The file RegressHyphenTeX.ps (2.5 MB)
contains 234,964 English words from a dictionary file distributed
with the NetBSD 1.6.2 operating system and derived from Webster's
Second New International Dictionary of the English Language. Each word
is listed twice, once with hyphens placed by the default settings of
plain TeX and once without, followed by the word cmp
, like
this:
(hy-phen) (hyphen) cmp (hy-phen-ate) (hyphenate) cmp (hy-phen-ated) (hyphenated) cmp
The file can be used to test any PostScript implementation of TeX
hyphenation, simply by writing a procedure cmp
that
takes the word on top of stack, uses the procedure under test to add
hyphens, and compares it to the word as hyphenated by TeX itself.
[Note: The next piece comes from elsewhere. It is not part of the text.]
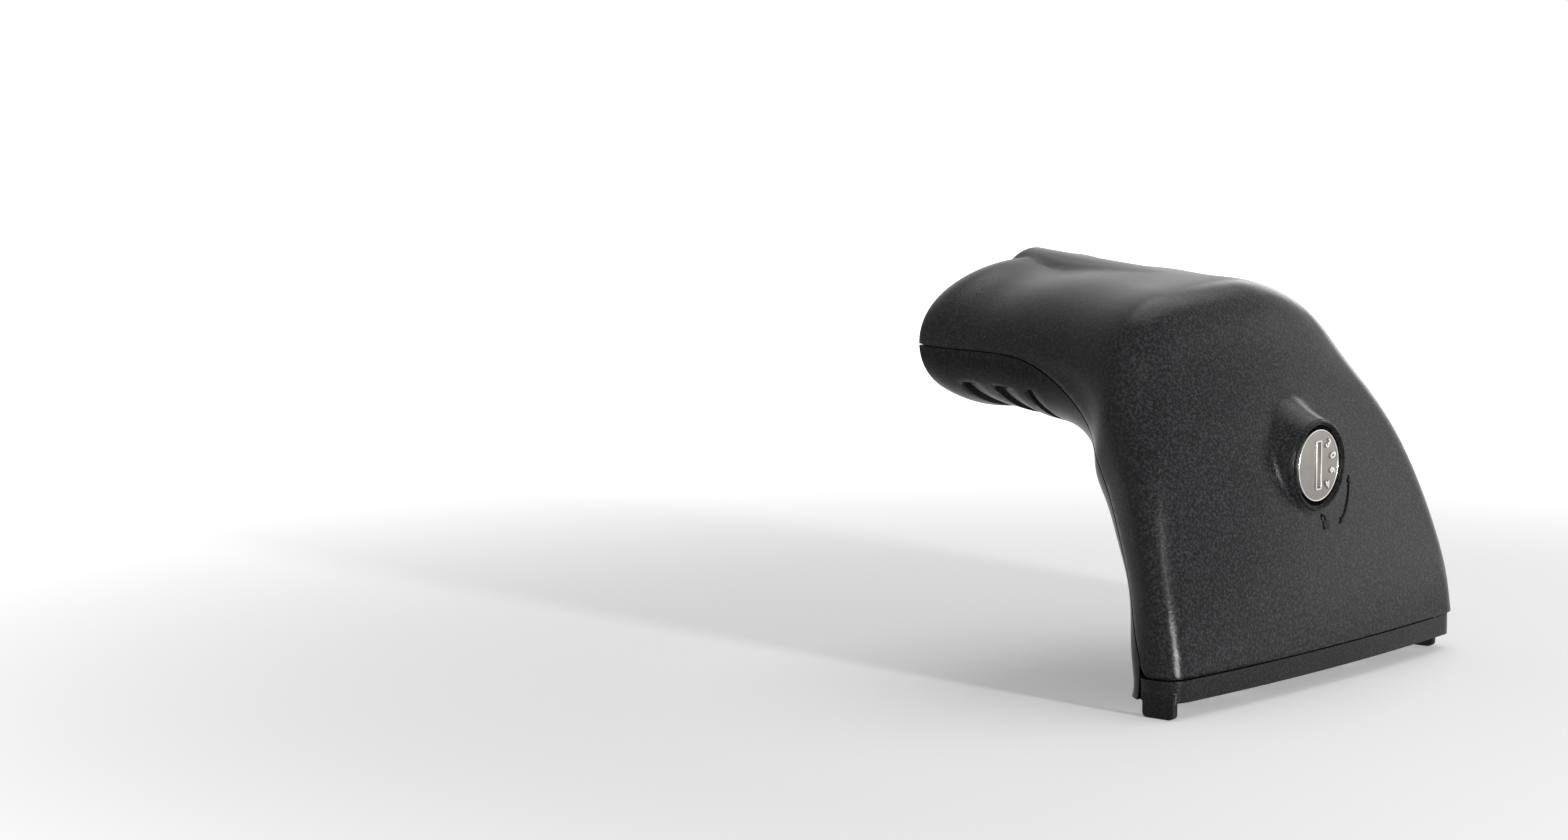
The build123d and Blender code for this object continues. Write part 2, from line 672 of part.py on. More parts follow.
wafer_x = [flange_back - wafer_first - i * wafer_pitch for i in range(wafer_count)]
with BuildPart() as lock_barrel:
    add(rod(plug_back, head_back, lock_y, lock_z, plug_radius))
    add(rod(head_back, lock_face_x, lock_y, lock_z, lock_head_radius))
    fillet(lock_barrel.faces().sort_by(Axis.X)[-1].edges(), edge_round)
    add(rod(plug_back - 1, plug_back + cam_screw_depth, lock_y, lock_z, cam_screw_radius + running_gap),
        mode=Mode.SUBTRACT)
    keyway_back = wafer_x[-1] - wafer_thickness
    for half_height, back in ((key_slot_height / 2, lock_face_x - key_recess),
                              (key_slot_height / 2 - key_recess, keyway_back)):
        add(block(back, far, lock_y - key_slot_width / 2, lock_y + key_slot_width / 2,
                  lock_z - half_height, lock_z + half_height), mode=Mode.SUBTRACT)
    for x in wafer_x:
        half = wafer_thickness / 2 + running_gap
        add(block(x - half, x + half, lock_y - wafer_half_width - running_gap,
                  lock_y + wafer_half_width + running_gap, lock_z - far, lock_z + far), mode=Mode.SUBTRACT)
lock_barrel.part.label = "lock_barrel"
export_step(lock_barrel.part, "parts/lock_barrel.step")

with BuildPart() as lock_wafers:
    for x in wafer_x:
        with BuildSketch(Plane.YZ.offset(x - wafer_thickness / 2)):
            with Locations((lock_y, lock_z)):
                Rectangle(2 * wafer_half_width, 2 * wafer_half_height)
                Rectangle(key_slot_width + wafer_slot_gap, key_slot_height - wafer_slot_drop,
                          mode=Mode.SUBTRACT)
        extrude(amount=wafer_thickness)
lock_wafers.part.label = "lock_wafers"
export_step(lock_wafers.part, "parts/lock_wafers.step")

cam_front = plug_back
with BuildPart() as lock_cam:
    with BuildSketch(Plane.YZ.offset(cam_front - cam_thickness)):
        with Locations((lock_y, lock_z)):
            Circle(cam_half_width + 1)
        with Locations((lock_y, lock_z + cam_length / 2)):
            Rectangle(2 * cam_half_width, cam_length)
    extrude(amount=cam_thickness)
    tip_edges = lock_cam.edges().filter_by(Axis.X).group_by(Axis.Z)[-1]
    fillet(tip_edges, cam_half_width * 0.6)
    add(rod(-far, far, lock_y, lock_z, cam_screw_radius + running_gap), mode=Mode.SUBTRACT)
lock_cam.part.label = "lock_cam"
export_step(lock_cam.part, "parts/lock_cam.step")

cam_back = cam_front - cam_thickness
with BuildPart() as cam_screw:
    add(rod(cam_back, plug_back + cam_screw_depth - cam_screw_end_gap, lock_y, lock_z, cam_screw_radius))
    add(rod(cam_back - small_head_height, cam_back, lock_y, lock_z, cam_screw_head))
    fillet(cam_screw.faces().sort_by(Axis.X)[0].edges(), edge_round)
cam_screw.part.label = "cam_screw"
export_step(cam_screw.part, "parts/cam_screw.step")

with BuildPart() as lock_clip:
    with BuildSketch(Plane.YZ.offset(-boss_depth - clip_thickness - running_gap)):
        with Locations((lock_y, lock_z)):
            Circle(clip_outer_radius)
            Circle(clip_groove_radius + running_gap, mode=Mode.SUBTRACT)
        with Locations((lock_y, lock_z - clip_outer_radius)):
            Rectangle(clip_groove_radius, 2 * clip_outer_radius - 8, mode=Mode.SUBTRACT)
    extrude(amount=clip_thickness)
lock_clip.part.label = "lock_clip"
export_step(lock_clip.part, "parts/lock_clip.step")

# Catch plate on the trailing cheek, behind which the cam turns, and its screws
with BuildPart() as catch_plate:
    plate_y = lock_y + housing_radius + catch_clearance
    add(block(catch_back, catch_front, plate_y, cheek_outer, lock_z - catch_half_height,
              lock_z + catch_half_height))
    corner_edges = catch_plate.edges().filter_by(Axis.X).group_by(Axis.Y)[0]
    fillet(corner_edges, catch_corner)
    for side in (-1, 1):
        add(rod(-far, far, cheek_mid, lock_z + side * catch_screw_z, small_screw_radius + slide_gap),
            mode=Mode.SUBTRACT)
catch_plate.part.label = "catch_plate"
export_step(catch_plate.part, "parts/catch_plate.step")


def small_screw(seat, direction, length):
    """Pan head screw with its head on the seat and its shank along the direction."""
    plane = Plane(origin=seat, z_dir=direction)
    with BuildPart() as screw:
        with BuildSketch(plane.offset(-small_head_height)):
            Circle(small_head_radius)
        extrude(amount=small_head_height)
        fillet(screw.faces().group_by(SortBy.AREA)[-1].sort_by(Axis(seat, direction))[0].edges(), edge_round)
        with BuildSketch(plane):
            Circle(small_screw_radius)
        extrude(amount=length)
    return screw.part


with BuildPart() as catch_screws:
    for side in (-1, 1):
        add(small_screw((catch_front, cheek_mid, lock_z + side * catch_screw_z), (-1, 0, 0),
                        small_screw_length))
catch_screws.part.label = "catch_screws"
export_step(catch_screws.part, "parts/catch_screws.step")

with BuildPart() as shell_screws:
    for side in (-1, 1):
        add(small_screw((head_seat_x, side * cheek_mid, shell_screw_z), (1, 0, 0), small_screw_length))
shell_screws.part.label = "shell_screws"
export_step(shell_screws.part, "parts/shell_screws.step")

with BuildPart() as shoe_screws:
    for side in (-1, 1):
        for y in shoe_screw_y:
            shank = floor_thickness + shoe_screw_length - screw_end_gap
            add(small_screw((0, side * y, pad_thickness), (0, 0, 1), shank))
shoe_screws.part.label = "shoe_screws"
export_step(shoe_screws.part, "parts/shoe_screws.step")
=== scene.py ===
import json
import math

import bmesh
import bpy
from mathutils import Matrix, Vector
from mathutils.bvhtree import BVHTree


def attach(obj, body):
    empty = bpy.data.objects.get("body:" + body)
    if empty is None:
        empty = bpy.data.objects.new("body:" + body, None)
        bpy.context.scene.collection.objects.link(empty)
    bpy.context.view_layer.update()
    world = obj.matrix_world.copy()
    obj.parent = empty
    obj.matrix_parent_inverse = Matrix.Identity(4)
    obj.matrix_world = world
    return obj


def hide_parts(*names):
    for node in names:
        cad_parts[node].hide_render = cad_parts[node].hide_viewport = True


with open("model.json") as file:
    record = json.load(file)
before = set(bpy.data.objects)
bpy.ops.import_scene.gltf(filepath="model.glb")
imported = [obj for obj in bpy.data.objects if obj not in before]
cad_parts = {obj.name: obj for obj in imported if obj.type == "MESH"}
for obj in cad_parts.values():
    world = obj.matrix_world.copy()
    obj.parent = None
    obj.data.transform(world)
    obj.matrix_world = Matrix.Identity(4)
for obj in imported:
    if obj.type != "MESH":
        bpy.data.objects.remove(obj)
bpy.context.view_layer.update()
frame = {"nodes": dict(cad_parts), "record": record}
nodes = frame["nodes"]
bodyOf = {
    node: body
    for body, names in frame["record"]["behaviour"]["bodies"].items()
    for node in names
}
slotOf = {part["node"]: part["material_slot"] for part in frame["record"]["subparts"]}
print("frame loaded")


# Shader groups

def newGroup(name, inputs, outputs):
    group = bpy.data.node_groups.new(name, "ShaderNodeTree")
    for label, kind, value in inputs:
        socket = group.interface.new_socket(label, in_out="INPUT", socket_type=kind)
        socket.default_value = value
    for label, kind in outputs:
        group.interface.new_socket(label, in_out="OUTPUT", socket_type=kind)
    start = group.nodes.new("NodeGroupInput")
    end = group.nodes.new("NodeGroupOutput")
    return group, start, end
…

The following short file is the necessary setup to benchmark
Hyphenate
.
Simply download the file—the self-contained version if you have not
already downloaded the resources it uses—append
RegressHyphenTeX.ps
(download separately, above),
and feed to your favorite PostScript interpreter. To keep the size of
RegressHyphenTeX.ps
manageable, it uses Flate
compression, which may be supported in some Language Level 2 interpreters
but is only guaranteed supported in Level 3.
Bare file | Self-contained file | |
---|---|---|
Setup file to benchmark Hyphenate |
PostScript view text view |
PostScript view text view |
A patch file was used against the
earlier PostScript port of Knuth-Liang hyphenation done by
Olavi Sakari
to enable it to run the same benchmark. The procedure is simply to run
patch
(Larry Wall's program for applying differences to files)
to modify his original, and then append RegressHyphenTeX.ps
to it as before. The patch restricts the pattern set to the original plain
TeX patterns, because those are what TeX used to generate the regression
file, skips the demonstration text at the end of the file, and changes the
fixed policy for number of letters undivided at a word end from two to
three to match the default value of TeX's righthyphenmin
;
otherwise many thousands of spurious mismatches are reported.